Quanto à formação de quadrilha, para o ministro há provas suficientes a demonstrar a participação do acusado em associação estável e permanente para a prática de crimes indeterminados.
Por isso, o ministro votou pela condenação de Paulo Pereira da Silva e aumentou a imposição da pena, por compreender que a “culpabilidade deve ser valorada negativamente, por se tratar de deputado federal, membro de poder eleito para elaborar as leis e fiscalizar a obediência ao ordenamento jurídico, o que eleva o grau de sua responsabilidade social”.
E, porquanto “como presidente da Força Sindical, com a possibilidade de indicar um membro do Conselho de Administração do BNDES, cabia-lhe defender os interesses democráticos na aplicação dos recursos. Contrariamente, valeu-se do cargo para desviar valores em proveito próprio”, afirmou Barroso. O ministro Luiz Fux e a ministra Rosa Weber acompanharam o voto divergente do ministro Barroso.

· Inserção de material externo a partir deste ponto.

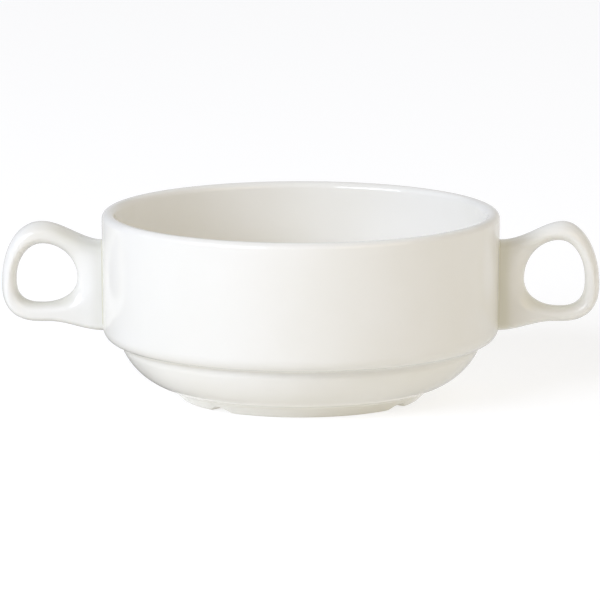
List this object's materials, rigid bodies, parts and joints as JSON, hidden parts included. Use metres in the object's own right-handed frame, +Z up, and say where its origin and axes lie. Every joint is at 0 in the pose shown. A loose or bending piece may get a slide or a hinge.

Em virtude da decretação da condenação em regime inicial fechado, o ministro Barroso estabeleceu ainda, em seu voto, a perda do mandato parlamentar de Paulinho da Força, destacando o entendimento já firmado pela 1ª Turma:
“Nos casos em que fixado o regime inicialmente fechado para o cumprimento da pena privativa de liberdade, o condenado não terá condições de comparecer, em cada sessão legislativa, à terça parte das sessões ordinárias da Casa a que pertence (CF, artigo 55, inciso III), de modo que a hipótese é de perda automática do mandato, a ser meramente declarada pela Mesa da Câmara dos Deputados, nos termos do artigo 55, parágrafo 3°, da Constituição”.
Assim, indicou o ministro Barroso, definindo que, após o trânsito em julgado da sentença, seja oficiada a Câmara dos Deputados, para esse fim.
Ademais, além da perda do mandato, Paulo Pereira da Silva também ficará impedido de exercer cargo ou função pública de qualquer natureza e de diretor, de membro de conselho de administração ou de gerência das pessoas jurídicas referidas no artigo 9º da Lei 9.613/1998, pelo dobro do tempo da pena privativa de liberdade aplicada, previsto nessa lei.